Une accession au rang de star qui fut brusquement entachée par une succession d’échecs au box-office, malgré la qualité évidente de certains titres que ne sut pas percevoir le public, comme Une certaine rencontre (Robert Mulligan, 1963), Une vierge sur canapé (Richard Quine, 1964), Daisy Clover (Mulligan, 1965) ou encore Propriété interdite (Sydney Pollack, 1966). Sa vie privée particulièrement agitée, dont s’emparèrent les médias, l’amena à suivre plusieurs traitements psychothérapiques, à se retirer pendant trois ans et à fonder une famille. Autre échec brièvement écarté par le succès international de la comédie libertaire de Paul Mazursky, Bob et Carole et Ted et Alice en 1969, mais suivi à nouveau d’autres flops en série.
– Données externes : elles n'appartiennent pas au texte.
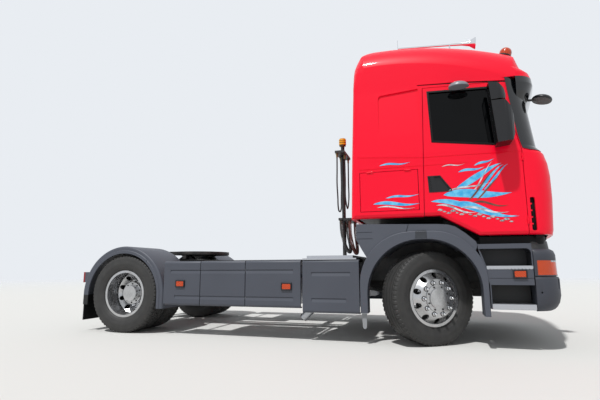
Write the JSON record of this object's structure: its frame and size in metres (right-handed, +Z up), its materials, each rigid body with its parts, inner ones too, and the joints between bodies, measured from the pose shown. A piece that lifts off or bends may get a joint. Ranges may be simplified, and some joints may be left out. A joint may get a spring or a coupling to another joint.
{
  "type": "semi truck tractor unit",
  "caption": "Two-axle road tractor with a tilting high-roof sleeper cab, opening doors and lockers, steered front wheels and a rocking trailer coupling.",
  "frame": {"origin": "on the ground under the middle of the vehicle's box", "axes": "+X forward, +Y to the left side, +Z up"},
  "size_m": [5.838, 3.01, 3.676],
  "materials": {
    "red_paint": "gloss",
    "grey_plastic": "satin",
    "black_paint": "satin",
    "cast_steel": "painted",
    "bare_aluminium": "satin",
    "polished_aluminium": "polished",
    "tyre_rubber": "matt",
    "hose_rubber": "satin",
    "window_glass": "clear",
    "smoked_plastic": "gloss",
    "mirror_plastic": "satin",
    "amber_lens": "clear lens",
    "red_lens": "clear lens",
    "clear_lens": "clear lens",
    "chrome_plate": "polished",
    "cabin_plastic": "grained",
    "seat_cloth": "woven",
    "spring_steel": "satin"
  },
  "bodies": {
    "chassis": {"frame_rails": "black_paint", "cross_members": "black_paint", "front_axle": "cast_steel", "drive_axle": "cast_steel", "suspension": "spring_steel", "engine": "cast_steel", "tanks_and_boxes": "bare_aluminium", "side_skirts": "grey_plastic", "catwalk": "bare_aluminium", "rear_mudguards": "grey_plastic", "front_fenders": "grey_plastic", "step_housings": "grey_plastic", "step_treads": "bare_aluminium", "bumper": "grey_plastic", "headlamps": "clear_lens", "amber_lamps": "amber_lens", "tail_lamps": "red_lens", "coupling_base": "black_paint", "hose_post": "black_paint", "front_apron": "black_paint", "hose_a": "hose_rubber", "hose_b": "hose_rubber", "coiled_hose": "hose_rubber", "coiled_hose_b": "hose_rubber"},
    "coupling": {"fifth_wheel": "cast_steel"},
    "cab": {"cab_front": "red_paint", "windscreen": "window_glass", "grille": "black_paint", "cab_back": "red_paint", "cab_sides": "red_paint", "cab_roof": "red_paint", "cab_floor": "black_paint", "bunk_box": "cabin_plastic", "sun_visor": "smoked_plastic", "pillar_covers": "smoked_plastic", "dashboard": "cabin_plastic", "steering_wheel": "cabin_plastic", "seats": "seat_cloth", "bunk": "seat_cloth", "roof_horn": "chrome_plate", "beacons": "amber_lens", "front_mirror": "mirror_plastic"},
    "door_right": {"door_right": "red_paint", "door_glass_right": "window_glass", "door_mirrors_right": "mirror_plastic"},
    "locker_right": {"locker_lid_right": "red_paint"},
    "knuckle_right": {"knuckle_right": "cast_steel"},
    "front_wheel_right": {"front_tyre_right": "tyre_rubber", "front_rim_right": "polished_aluminium"},
    "rear_wheels_right": {"rear_tyres_right": "tyre_rubber", "rear_rims_right": "polished_aluminium"},
    "door_left": {"door_left": "red_paint", "door_glass_left": "window_glass", "door_mirrors_left": "mirror_plastic"},
    "locker_left": {"locker_lid_left": "red_paint"},
    "knuckle_left": {"knuckle_left": "cast_steel"},
    "front_wheel_left": {"front_tyre_left": "tyre_rubber", "front_rim_left": "polished_aluminium"},
    "rear_wheels_left": {"rear_tyres_left": "tyre_rubber", "rear_rims_left": "polished_aluminium"}
  },
  "joints": [
    {"name": "cab_tilt", "type": "hinge", "parent": "chassis", "child": "cab", "pos_m": [2.653, 0, 0.75], "axis": [0, 1, 0], "range_deg": [0, 60]},
    {"name": "coupling_rock", "type": "hinge", "parent": "chassis", "child": "coupling", "pos_m": [-1.867, 0, 0.972], "axis": [0, 1, 0], "range_deg": [-8, 8]},
    {"name": "door_right_hinge", "type": "hinge", "parent": "cab", "child": "door_right", "pos_m": [2.536, -1.248, 2], "axis": [0, 0, 1], "range_deg": [0, 80]},
    {"name": "locker_right_hinge", "type": "hinge", "parent": "cab", "child": "locker_right", "pos_m": [1.189, -1.248, 1.862], "axis": [-1, 0, 0], "range_deg": [0, 85]},
    {"name": "steer_right", "type": "hinge", "parent": "chassis", "child": "knuckle_right", "pos_m": [1.453, -0.88, 0.49], "axis": [0, 0, 1], "range_deg": [-73.3, 2.7]},
    {"name": "front_wheel_right_spin", "type": "hinge", "parent": "knuckle_right", "child": "front_wheel_right", "pos_m": [1.5391, -1.0016, 0.49], "axis": [-0.5779, 0.8161, 0], "continuous": true},
    {"name": "rear_wheels_right_spin", "type": "hinge", "parent": "chassis", "child": "rear_wheels_right", "pos_m": [-2.247, -0.913, 0.49], "axis": [0, 1, 0], "continuous": true},
    {"name": "door_left_hinge", "type": "hinge", "parent": "cab", "child": "door_left", "pos_m": [2.536, 1.248, 2], "axis": [0, 0, -1], "range_deg": [0, 80]},
    {"name": "locker_left_hinge", "type": "hinge", "parent": "cab", "child": "locker_left", "pos_m": [1.189, 1.248, 1.862], "axis": [1, 0, 0], "range_deg": [0, 85]},
    {"name": "steer_left", "type": "hinge", "parent": "chassis", "child": "knuckle_left", "pos_m": [1.453, 0.88, 0.49], "axis": [0, 0, 1], "range_deg": [-73.3, 2.7]},
    {"name": "front_wheel_left_spin", "type": "hinge", "parent": "knuckle_left", "child": "front_wheel_left", "pos_m": [1.3669, 1.0016, 0.49], "axis": [-0.5779, 0.8161, 0], "continuous": true},
    {"name": "rear_wheels_left_spin", "type": "hinge", "parent": "chassis", "child": "rear_wheels_left", "pos_m": [-2.247, 0.913, 0.49], "axis": [0, 1, 0], "continuous": true}
  ],
  "couplings": [
    {"joint": "steer_left", "follows": "steer_right", "ratio": 1}
  ]
}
Dotée d’une forte personnalité, la star déchue du grand écran parvint malgré tout à conserver ce niveau de réussite personnelle sur le petit en tenant les rôles féminins principaux dans les remakes TV de La Chatte sur un toit brûlant en 1976 et de Tant qu’il y aura des hommes en 1979. Sa mystérieuse mort par noyade en 1981 ne lui attribua pas le statut de légende, mais n’entama point le souvenir ému que les cinéphiles exigeants ont conservé d’elle au fil du temps. Ainsi demeure-t-elle à leurs yeux comme l’une des plus talentueuses actrices que Hollywood a engendrées, son rôle de Deanie dans La Fièvre dans le sang n’ayant jamais cessé d’impressionner et d’émouvoir. Elle demeure inoubliable grâce à l’ample étendue de la gamme d’attitudes qu’elle a incarnées dans ce film et plusieurs autres : innocence et sensualité, tendresse et violence, équilibre et aliénation, enthousiasme et détresse, bonheur et mélancolie… toute la complexe richesse de la psyché féminine américaine que Hollywood a souvent confiée à ses diverses actrices et que Natalie Wood à elle seule et grâce à son beau regard sombre, est parvenue à assumer entièrement. L’hommage que lui rend la 52e édition du Festival La Rochelle Cinéma (Fema) en sera la parfaite illustration et contribuera certainement à faire partager et perpétuer sa si touchante sensibilité exacerbée.